> INFORMATION SUPPLIED
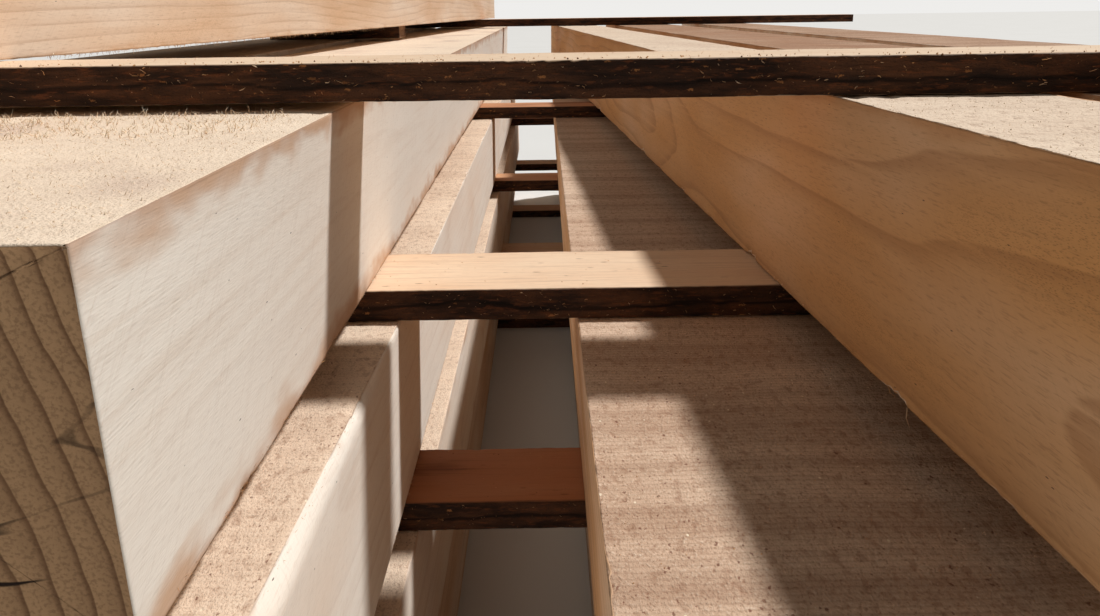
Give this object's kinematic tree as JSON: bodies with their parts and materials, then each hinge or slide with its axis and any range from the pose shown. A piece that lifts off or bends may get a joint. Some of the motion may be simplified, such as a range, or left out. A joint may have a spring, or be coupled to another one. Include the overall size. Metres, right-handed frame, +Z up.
{
  "type": "stack of lumber",
  "caption": "Air-drying stack of thick rough-sawn timbers in layers, held apart by crosswise bark-edged spacer strips, with an open flue along its middle.",
  "frame": {"origin": "on the floor, under the middle of the stack's overall box", "axes": "+Y along the timbers, away from the near end; +X to the right; +Z up"},
  "size_m": [1.456, 2.6, 0.692],
  "materials": {
    "timber": "rough sawn",
    "spacer": "rough sawn, bark on its long edges"
  },
  "bodies": {
    "root": {"spacer_1_far": "spacer", "spacer_1_middle": "spacer", "spacer_1_near": "spacer", "spacer_2_far": "spacer", "spacer_2_middle": "spacer", "spacer_2_near": "spacer", "spacer_3_far": "spacer", "spacer_3_middle": "spacer", "spacer_3_near": "spacer", "spacer_4_far": "spacer", "spacer_4_middle": "spacer", "spacer_4_near": "spacer", "spacer_5_far": "spacer", "spacer_5_middle": "spacer", "spacer_5_near": "spacer", "timber_1_left_1": "timber", "timber_1_left_2": "timber", "timber_1_right_1": "timber", "timber_1_right_2": "timber", "timber_1_right_3": "timber", "timber_2_left_1": "timber", "timber_2_left_2": "timber", "timber_2_right_1": "timber", "timber_2_right_2": "timber", "timber_2_right_3": "timber", "timber_3_left_1": "timber", "timber_3_left_2": "timber", "timber_3_right_1": "timber", "timber_3_right_2": "timber", "timber_3_right_3": "timber", "timber_4_left_1": "timber", "timber_4_left_2": "timber", "timber_4_right_1": "timber", "timber_4_right_2": "timber", "timber_4_right_3": "timber", "timber_5_left_1": "timber"}
  },
  "joints": []
}
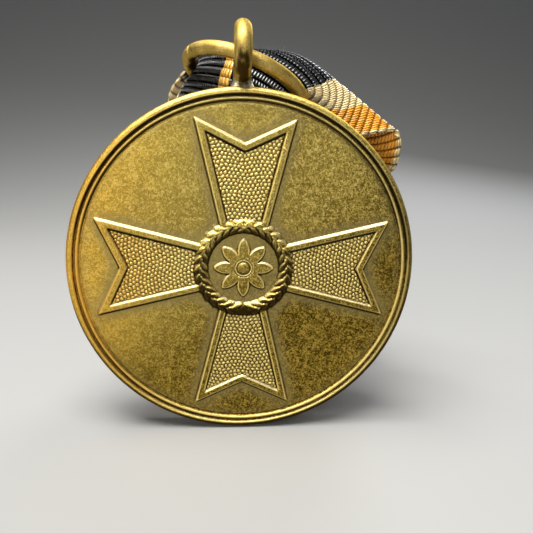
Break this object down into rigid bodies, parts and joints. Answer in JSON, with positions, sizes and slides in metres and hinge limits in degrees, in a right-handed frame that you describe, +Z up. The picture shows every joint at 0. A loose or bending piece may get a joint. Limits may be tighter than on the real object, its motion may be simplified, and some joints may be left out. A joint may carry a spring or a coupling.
{
  "type": "service medal",
  "caption": "Round struck bronze medal with a raised cross and wreath, a brazed eyelet, a swinging wire ring and a folded striped ribbon threaded through it.",
  "frame": {"origin": "lowest point of the rim, at the middle of the disc's thickness", "axes": "+X to the right of a viewer facing the obverse, -Y the way the obverse faces, +Z up through the eyelet"},
  "size_m": [0.0334, 0.0171, 0.0381],
  "materials": {
    "patinated_bronze": "struck, satin, patinated",
    "wire_bronze": "drawn wire, worn satin",
    "braze": "cast fillet, dull",
    "ribbon_cloth": "ribbed grosgrain with stripes"
  },
  "bodies": {
    "medal": {"struck_disc": "patinated_bronze", "eyelet_loop": "wire_bronze", "eyelet_braze": "braze"},
    "ribbon": {"ribbon_over_ring": "ribbon_cloth"},
    "ring": {"suspension_ring": "wire_bronze"},
    "front_tail": {"ribbon_front_tail": "ribbon_cloth"},
    "rear_tail": {"ribbon_rear_tail": "ribbon_cloth"}
  },
  "joints": [
    {"name": "ring_swing", "type": "hinge", "parent": "medal", "child": "ribbon", "pos_m": [0, 0.00028, 0.0352], "axis": [1, 0, 0], "range_deg": [0, 106]},
    {"name": "ring_turn", "type": "hinge", "parent": "ribbon", "child": "ring", "pos_m": [0.00018, 0.00593, 0.03353], "axis": [0.3349, 0.2559, 0.9068], "continuous": true},
    {"name": "front_tail_lift", "type": "hinge", "parent": "ribbon", "child": "front_tail", "pos_m": [0, 0.0029, 0.0187], "axis": [1, 0, 0], "range_deg": [0, 25]},
    {"name": "rear_tail_lift", "type": "hinge", "parent": "ribbon", "child": "rear_tail", "pos_m": [0.0018, 0.0122, 0.0195], "axis": [1, 0, 0], "range_deg": [-8, 45]}
  ]
}
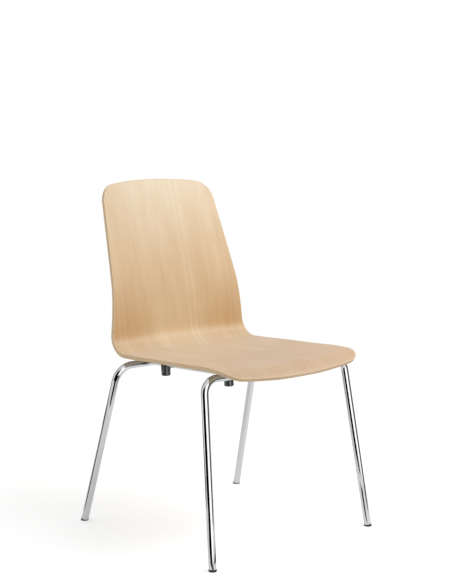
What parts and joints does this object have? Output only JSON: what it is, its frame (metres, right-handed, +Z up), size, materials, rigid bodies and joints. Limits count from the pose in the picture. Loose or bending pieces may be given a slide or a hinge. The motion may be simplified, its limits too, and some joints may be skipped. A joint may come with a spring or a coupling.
{
  "type": "stacking chair",
  "caption": "Stacking side chair: a one-piece moulded plywood seat and back on a chromed bent-tube frame with splayed legs, rubber stacking buffers and foot glides.",
  "frame": {"origin": "on the floor, at the bottom centre of the bounding box: on the chair's mid-plane, midway along its overall depth", "axes": "+Z up, -Y the way the chair faces, +X to the sitter's left"},
  "size_m": [0.5234, 0.5748, 0.8406],
  "materials": {
    "moulded_plywood": "clear satin lacquer on beech veneer",
    "chromed_tube": "bright chrome plate on steel tube",
    "buffer_rubber": "moulded, matt",
    "glide_plastic": "moulded, matt",
    "zinc_steel": "bright zinc plate"
  },
  "bodies": {
    "root": {"seat_shell": "moulded_plywood", "front_leg_tube": "chromed_tube", "rear_leg_tube": "chromed_tube", "left_rail": "chromed_tube", "right_rail": "chromed_tube", "stacking_buffer_front_left": "buffer_rubber", "stacking_buffer_front_right": "buffer_rubber", "stacking_buffer_rear_left": "buffer_rubber", "stacking_buffer_rear_right": "buffer_rubber", "spacer_pad_front_left": "buffer_rubber", "spacer_pad_front_right": "buffer_rubber", "spacer_pad_rear_left": "buffer_rubber", "spacer_pad_rear_right": "buffer_rubber", "foot_glide_front_left": "glide_plastic", "foot_glide_front_right": "glide_plastic", "foot_glide_rear_left": "glide_plastic", "foot_glide_rear_right": "glide_plastic", "fixing_screw_front_left": "zinc_steel", "fixing_screw_front_right": "zinc_steel", "fixing_screw_rear_left": "zinc_steel", "fixing_screw_rear_right": "zinc_steel", "washer_front_left": "zinc_steel", "washer_front_right": "zinc_steel", "washer_rear_left": "zinc_steel", "washer_rear_right": "zinc_steel", "threaded_insert_front_left": "zinc_steel", "threaded_insert_front_right": "zinc_steel", "threaded_insert_rear_left": "zinc_steel", "threaded_insert_rear_right": "zinc_steel"}
  },
  "joints": []
}
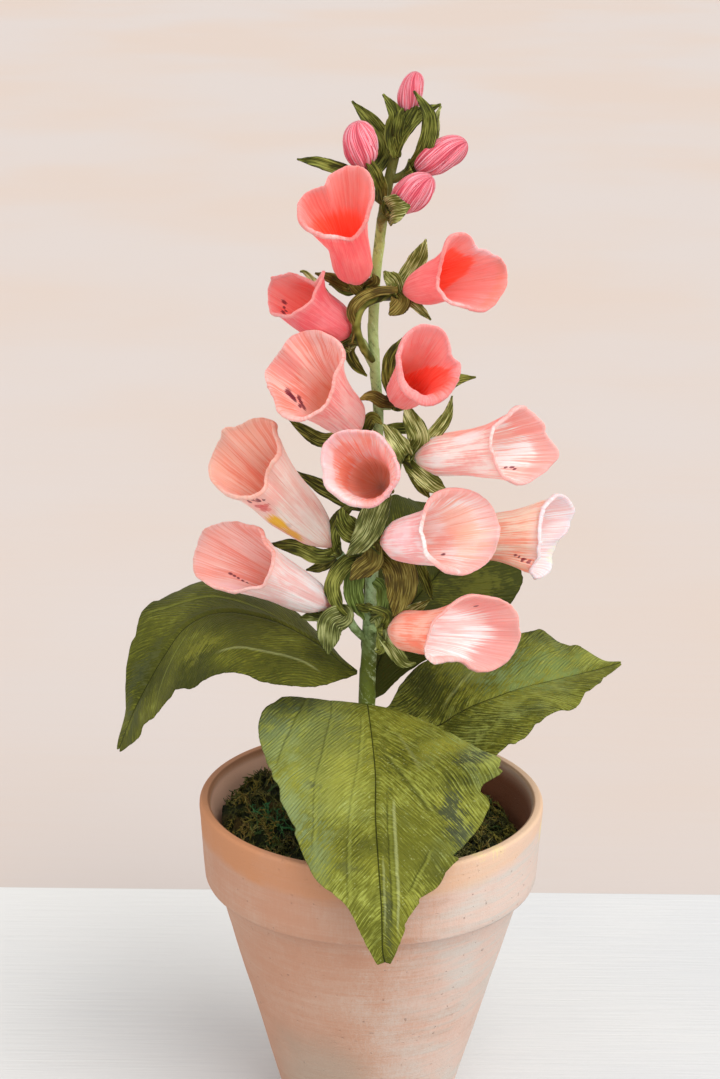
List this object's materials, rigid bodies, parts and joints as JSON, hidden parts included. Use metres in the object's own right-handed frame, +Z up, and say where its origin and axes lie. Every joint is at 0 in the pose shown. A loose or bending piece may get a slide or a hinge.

> TASK STATEMENT
Output all of the data again. Match it exactly.

> ANSWER TO THIS EXERCISE
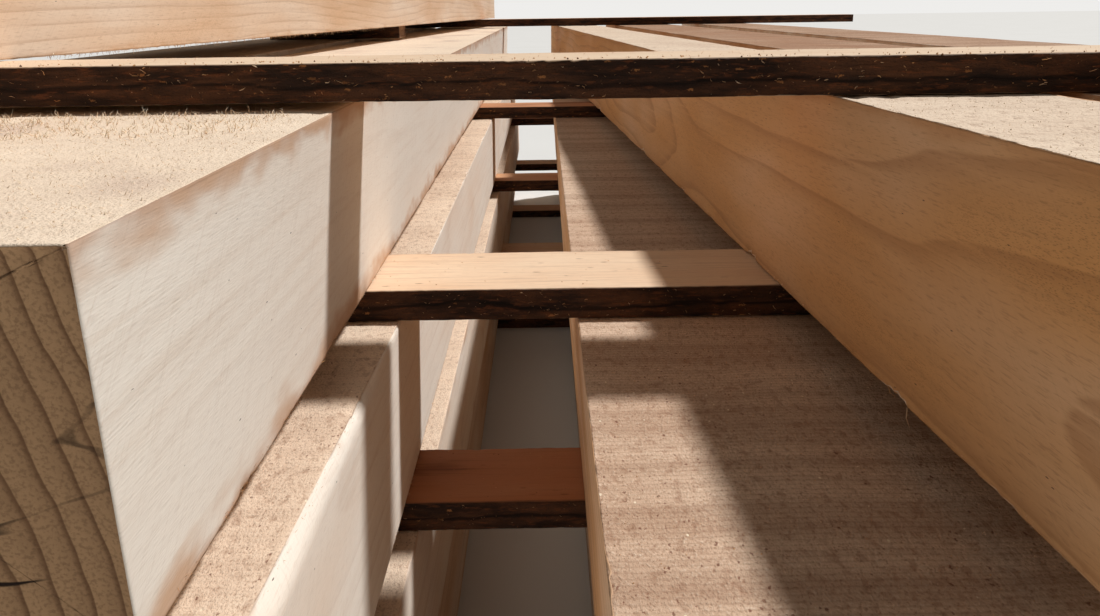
Give this object's kinematic tree as JSON: bodies with their parts and materials, then each hinge or slide with its axis and any range from the pose shown. A piece that lifts off or bends may get a joint. Some of the motion may be simplified, such as a range, or left out. A joint may have a spring, or be coupled to another one. Include the overall size. Metres, right-handed frame, +Z up.
{
  "type": "stack of lumber",
  "caption": "Air-drying stack of thick rough-sawn timbers in layers, held apart by crosswise bark-edged spacer strips, with an open flue along its middle.",
  "frame": {"origin": "on the floor, under the middle of the stack's overall box", "axes": "+Y along the timbers, away from the near end; +X to the right; +Z up"},
  "size_m": [1.456, 2.6, 0.692],
  "materials": {
    "timber": "rough sawn",
    "spacer": "rough sawn, bark on its long edges"
  },
  "bodies": {
    "root": {"spacer_1_far": "spacer", "spacer_1_middle": "spacer", "spacer_1_near": "spacer", "spacer_2_far": "spacer", "spacer_2_middle": "spacer", "spacer_2_near": "spacer", "spacer_3_far": "spacer", "spacer_3_middle": "spacer", "spacer_3_near": "spacer", "spacer_4_far": "spacer", "spacer_4_middle": "spacer", "spacer_4_near": "spacer", "spacer_5_far": "spacer", "spacer_5_middle": "spacer", "spacer_5_near": "spacer", "timber_1_left_1": "timber", "timber_1_left_2": "timber", "timber_1_right_1": "timber", "timber_1_right_2": "timber", "timber_1_right_3": "timber", "timber_2_left_1": "timber", "timber_2_left_2": "timber", "timber_2_right_1": "timber", "timber_2_right_2": "timber", "timber_2_right_3": "timber", "timber_3_left_1": "timber", "timber_3_left_2": "timber", "timber_3_right_1": "timber", "timber_3_right_2": "timber", "timber_3_right_3": "timber", "timber_4_left_1": "timber", "timber_4_left_2": "timber", "timber_4_right_1": "timber", "timber_4_right_2": "timber", "timber_4_right_3": "timber", "timber_5_left_1": "timber"}
  },
  "joints": []
}
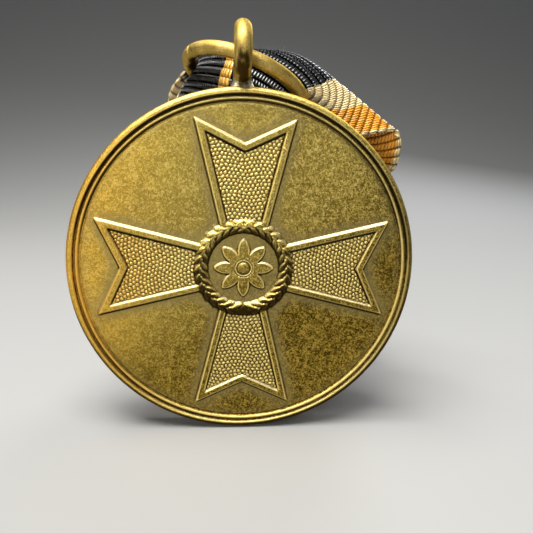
Break this object down into rigid bodies, parts and joints. Answer in JSON, with positions, sizes and slides in metres and hinge limits in degrees, in a right-handed frame that you describe, +Z up. The picture shows every joint at 0. A loose or bending piece may get a joint. Limits may be tighter than on the real object, its motion may be simplified, and some joints may be left out. A joint may carry a spring or a coupling.
{
  "type": "service medal",
  "caption": "Round struck bronze medal with a raised cross and wreath, a brazed eyelet, a swinging wire ring and a folded striped ribbon threaded through it.",
  "frame": {"origin": "lowest point of the rim, at the middle of the disc's thickness", "axes": "+X to the right of a viewer facing the obverse, -Y the way the obverse faces, +Z up through the eyelet"},
  "size_m": [0.0334, 0.0171, 0.0381],
  "materials": {
    "patinated_bronze": "struck, satin, patinated",
    "wire_bronze": "drawn wire, worn satin",
    "braze": "cast fillet, dull",
    "ribbon_cloth": "ribbed grosgrain with stripes"
  },
  "bodies": {
    "medal": {"struck_disc": "patinated_bronze", "eyelet_loop": "wire_bronze", "eyelet_braze": "braze"},
    "ribbon": {"ribbon_over_ring": "ribbon_cloth"},
    "ring": {"suspension_ring": "wire_bronze"},
    "front_tail": {"ribbon_front_tail": "ribbon_cloth"},
    "rear_tail": {"ribbon_rear_tail": "ribbon_cloth"}
  },
  "joints": [
    {"name": "ring_swing", "type": "hinge", "parent": "medal", "child": "ribbon", "pos_m": [0, 0.00028, 0.0352], "axis": [1, 0, 0], "range_deg": [0, 106]},
    {"name": "ring_turn", "type": "hinge", "parent": "ribbon", "child": "ring", "pos_m": [0.00018, 0.00593, 0.03353], "axis": [0.3349, 0.2559, 0.9068], "continuous": true},
    {"name": "front_tail_lift", "type": "hinge", "parent": "ribbon", "child": "front_tail", "pos_m": [0, 0.0029, 0.0187], "axis": [1, 0, 0], "range_deg": [0, 25]},
    {"name": "rear_tail_lift", "type": "hinge", "parent": "ribbon", "child": "rear_tail", "pos_m": [0.0018, 0.0122, 0.0195], "axis": [1, 0, 0], "range_deg": [-8, 45]}
  ]
}
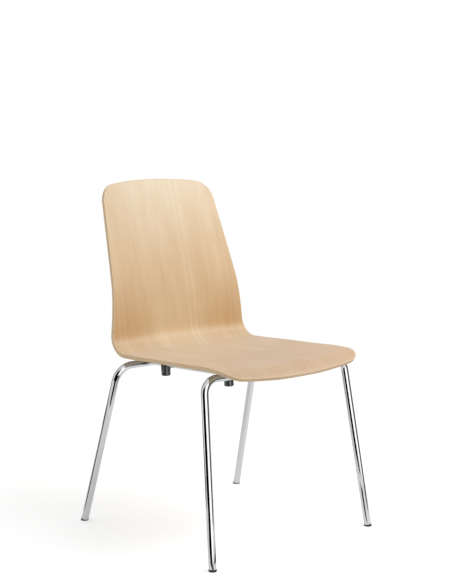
What parts and joints does this object have? Output only JSON: what it is, its frame (metres, right-handed, +Z up), size, materials, rigid bodies and joints. Limits count from the pose in the picture. Loose or bending pieces may be given a slide or a hinge. The motion may be simplified, its limits too, and some joints may be skipped. A joint may come with a spring or a coupling.
{
  "type": "stacking chair",
  "caption": "Stacking side chair: a one-piece moulded plywood seat and back on a chromed bent-tube frame with splayed legs, rubber stacking buffers and foot glides.",
  "frame": {"origin": "on the floor, at the bottom centre of the bounding box: on the chair's mid-plane, midway along its overall depth", "axes": "+Z up, -Y the way the chair faces, +X to the sitter's left"},
  "size_m": [0.5234, 0.5748, 0.8406],
  "materials": {
    "moulded_plywood": "clear satin lacquer on beech veneer",
    "chromed_tube": "bright chrome plate on steel tube",
    "buffer_rubber": "moulded, matt",
    "glide_plastic": "moulded, matt",
    "zinc_steel": "bright zinc plate"
  },
  "bodies": {
    "root": {"seat_shell": "moulded_plywood", "front_leg_tube": "chromed_tube", "rear_leg_tube": "chromed_tube", "left_rail": "chromed_tube", "right_rail": "chromed_tube", "stacking_buffer_front_left": "buffer_rubber", "stacking_buffer_front_right": "buffer_rubber", "stacking_buffer_rear_left": "buffer_rubber", "stacking_buffer_rear_right": "buffer_rubber", "spacer_pad_front_left": "buffer_rubber", "spacer_pad_front_right": "buffer_rubber", "spacer_pad_rear_left": "buffer_rubber", "spacer_pad_rear_right": "buffer_rubber", "foot_glide_front_left": "glide_plastic", "foot_glide_front_right": "glide_plastic", "foot_glide_rear_left": "glide_plastic", "foot_glide_rear_right": "glide_plastic", "fixing_screw_front_left": "zinc_steel", "fixing_screw_front_right": "zinc_steel", "fixing_screw_rear_left": "zinc_steel", "fixing_screw_rear_right": "zinc_steel", "washer_front_left": "zinc_steel", "washer_front_right": "zinc_steel", "washer_rear_left": "zinc_steel", "washer_rear_right": "zinc_steel", "threaded_insert_front_left": "zinc_steel", "threaded_insert_front_right": "zinc_steel", "threaded_insert_rear_left": "zinc_steel", "threaded_insert_rear_right": "zinc_steel"}
  },
  "joints": []
}
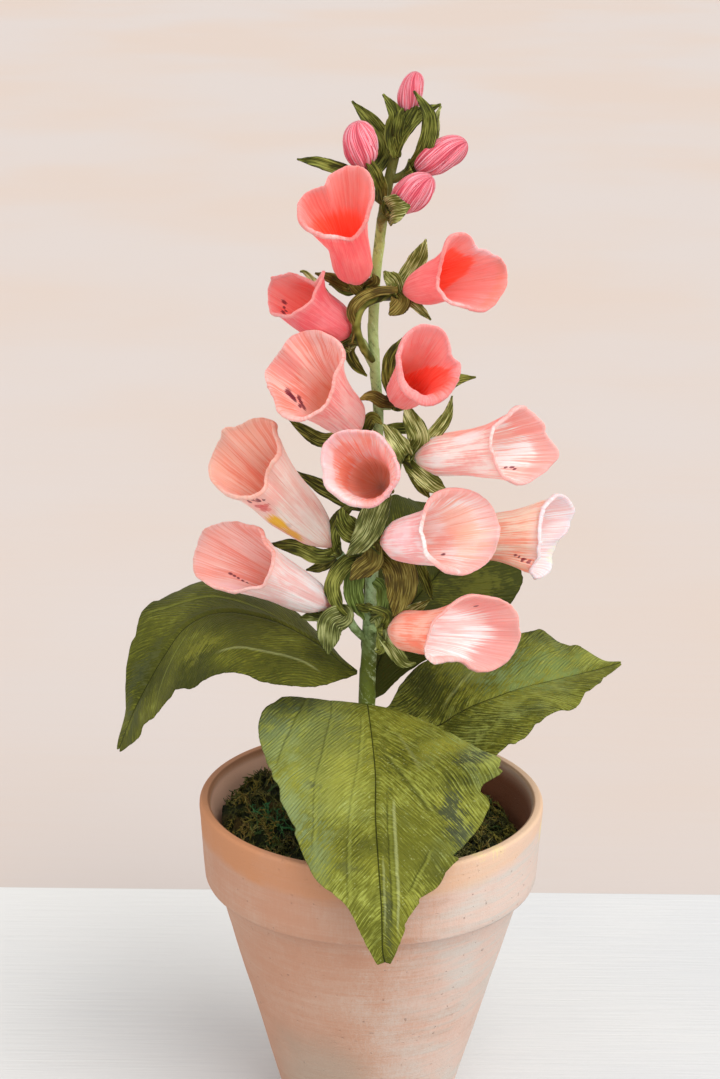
List this object's materials, rigid bodies, parts and joints as JSON, hidden parts included. Use metres in the object's own right-handed frame, +Z up, and say where its origin and axes lie. Every joint is at 0 in the pose shown. A loose or bending piece may get a slide or a hinge.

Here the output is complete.